Catherine V. Cottitta
Bessemer Partners & Co.
New York, N.Y.
Size isn't all that matters
Keep the large format. Most readers are unaware that the overwhelming conformity in magazine page size is due to the need to fit standardized newsstand display slots. Being subscriber-based,21stC is not bound by this restriction. Its generous size provides a refreshingly roomy feel and allows for a versatility in graphic design not possible with typical 8.5" x 11" dimensions.
Bruce G. Foster
Office of the General Counsel
I think some of your readers missed the mark by looking principally at the publication's size. In theory, the tabloid size offers the opportunity to use large graphics and large photographs. The reality of your first two issues did not take advantage of that opportunity.
The first two issues of your new publication have the appearance of a graphic arts project run amok, where form and function become disconnected. One of the challenges of a large format publication is avoiding those l-o-n-g legs of copy. Long passages of sans serif type, such as those in the middle section of your second issue, are difficult for most readers to handle.
You have some excellent material. It is just unnecessarily difficult to read and digest. Perhaps in future issues your designers could be less concerned about being trendy and more concerned about being readable.

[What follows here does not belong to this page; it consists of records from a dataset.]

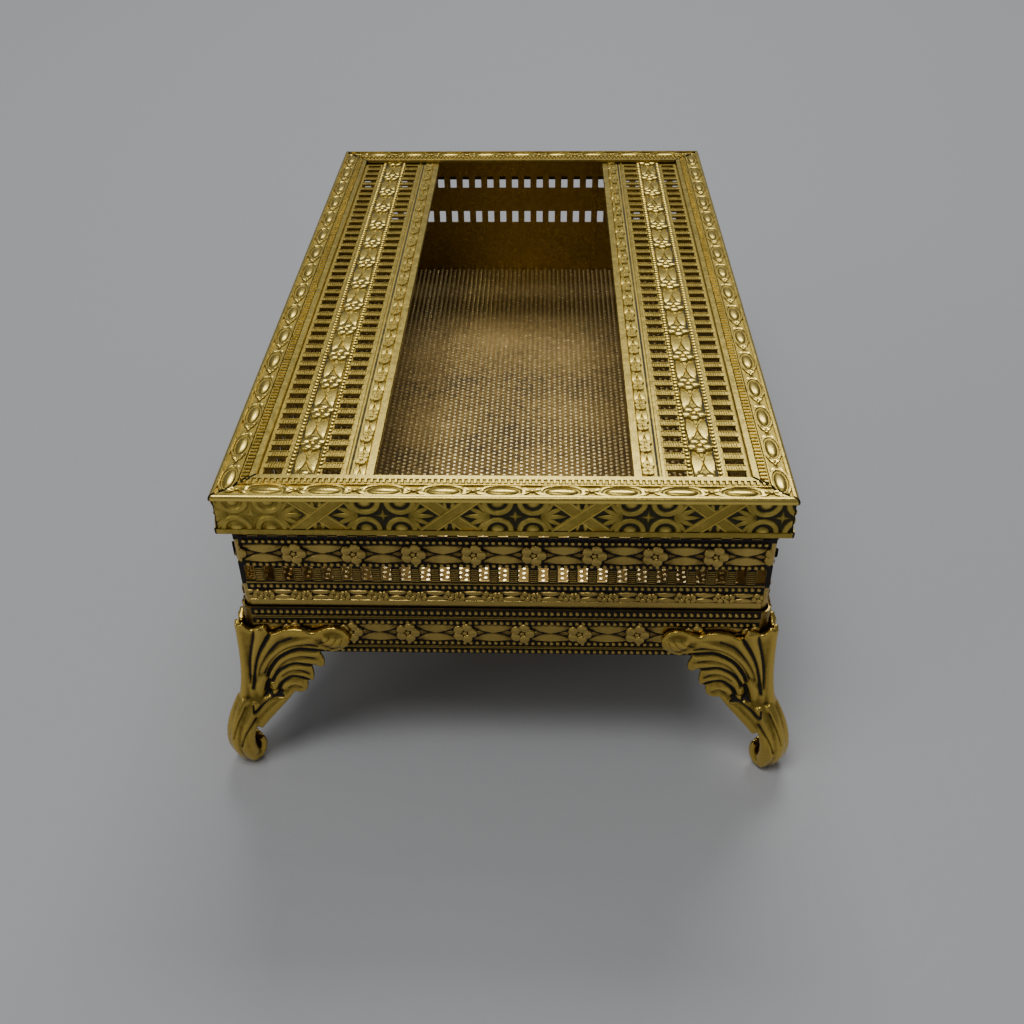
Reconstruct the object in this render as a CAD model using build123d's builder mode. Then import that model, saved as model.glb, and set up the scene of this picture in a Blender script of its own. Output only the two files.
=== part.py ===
from build123d import *
import os

# Footed vanity box of stamped brass strip. Millimetres, +Z up.
# The origin is on the table, under the middle of the box. The short front wall faces -Y.

# Body
body_width = 77.5           # over the wall strip, along X
body_length = 128.2         # over the wall strip, along Y
corner_radius = 1.2         # outside radius of the bent wall strip
wall_thickness = 0.6
wall_height = 28.55
leg_height = 21.1           # from the table to the underside of the base band
wall_lift = 0.2             # wall's lower edge above the band's lower edge
band_thickness = 0.4
band_height = 8.9
ridge_height = 0.3          # two ridges stand out of the band, and the feet sit on them
ridge_width = 0.6
lower_ridge_lift = 1.2      # underside of the lower ridge above the band's lower edge
upper_ridge_lift = 7.2
seam_width = 1.2            # lap seam inside the back wall
seam_thickness = 0.3
seam_offset = 17.5          # wanted place of the seam along X, moved to the nearest pillar

# Pierced gallery strip, used for the walls and for the lid panels
slot_pitch = 2.83
slot_width = 1.4
slot_length = 2.7
first_row = 4.8             # plain edge of the strip to the first row of slots
second_row = 13.1           # plain edge of the strip to the second row
slot_end_margin = 0.55     # least metal between the last slot and a corner
strip_edge_lift = 0.15      # plain edge of the wall pattern above the base band

# Floor
floor_lift = 2.1            # top of the floor above the band's lower edge
floor_thickness = 0.6
floor_flange = 1.2          # turned-down edge, below the sheet

# Lid
lid_overhang = 1.25         # rails stand out this far past the wall
lid_gap = 0.2               # lid panels above the top of the wall
rail_width = 5.5
rail_thickness = 0.4
rim_height = 0.35           # the skirt's rim and the rolled edge stand this far out of the rail
rim_width = 0.8
lip_height = 0.15           # plain lip along the rail's inner edge
roll_radius = 0.5           # rounding of the rolled top edge
skirt_depth = 6.5
mitre_gap = 0.2
panel_thickness = 0.5
panel_clearance = 0.3       # panel edge to the inside of a skirt
lid_slot_width = 36.2

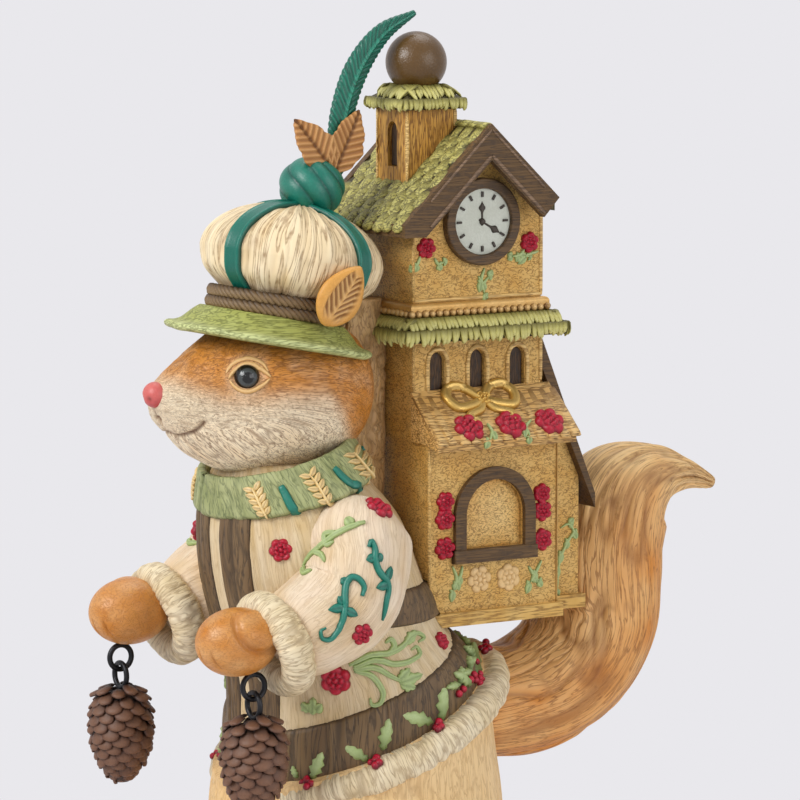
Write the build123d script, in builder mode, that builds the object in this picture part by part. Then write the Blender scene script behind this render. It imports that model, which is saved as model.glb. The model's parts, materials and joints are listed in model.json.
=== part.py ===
"""Squirrel figurine with a clock house on its back and two hanging pine cones.

The squirrel faces -Y, its left side is +X and +Z is up. The origin is on the
floor under the axis of the body. All sizes are millimetres.
"""

import math
import os

from build123d import *

os.makedirs("parts", exist_ok=True)

# Felt under the base
felt_thickness = 1.5
felt_inset = 3.0

# Hem: the lower edge of the coat is one slanted plane, low in front
hem_height = 100.0
hem_slope = 24.0

# Lower body, below the hem
lower_half_width = 60.0
lower_half_depth = 59.0
lower_height = 128.0
lower_section_shares = [
    (0.0, 0.84, 0.80),
    (0.07, 0.93, 0.90),
    (0.25, 0.99, 0.98),
    (0.50, 1.0, 1.0),
    (0.66, 0.96, 0.955),
    (0.80, 0.93, 0.91),
    (1.0, 0.86, 0.84),
]

# Feet
foot_spread = 25.0
foot_length = 52.0
foot_half_width = 18.0
foot_height = 25.0
foot_heel_y = -34.0
foot_section_shares = [
    (0.0, 0.70, 0.95),
    (0.35, 0.90, 1.0),
    (0.70, 1.0, 0.85),
    (0.90, 0.86, 0.62),
    (1.0, 0.52, 0.34),
]

# Fur trim and ornament band at the hem
fur_outer_radius = 64.0
fur_inner_radius = 48.0
fur_drop = 11.5
fur_edge_radius = 5.0
band_height = 20.0
band_thickness = 1.8

# Coat, from the hem to the neck
coat_half_width = 54.0
coat_half_depth = 51.0
coat_rise = 106.0
coat_lean = 34.0
coat_skirt_drop = 34.0
coat_section_shares = [
    (0.0, 0.0, 1.0, 1.0),
    (0.17, 0.04, 0.98, 0.99),
    (0.36, 0.38, 0.93, 0.88),
    (0.60, 0.65, 0.89, 0.82),
    (0.80, 0.80, 0.80, 0.74),
    (0.93, 0.94, 0.62, 0.60),
    (1.0, 1.0, 0.48, 0.50),
]
placket_inner = 4.0
placket_outer = 20.5
placket_thickness = 1.2
strap_bottom = 143.0
strap_height = 14.0
strap_thickness = 2.0
strap_front_y = -30.0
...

University of Alabama in Huntsville
Indirect costs: We're running a tight ship
I enjoyed the second issue of 21stC even more than your first issue. . . . I particularly enjoyed Dr. Samuel C. Silverstein's article, "Underrating the Overhead." It was meaningful to me because Dr. Silverstein spoke about the burden of overhead and the need to explain it from his viewpoint both as a faculty member and also as a department chair.
One small item of interest here which your readers should know: Dr. Silverstein writes, "Indirect costs constitute approximately 33 percent of all monies provided by federal research grants." In 1994, Columbia's percentage was only 31 percent for federal research grants, the lowest level in well over a decade, and 28.31 percent for all research grants. I refer here to the Office of the Vice Provost's Fiscal Year 1994 Research Report.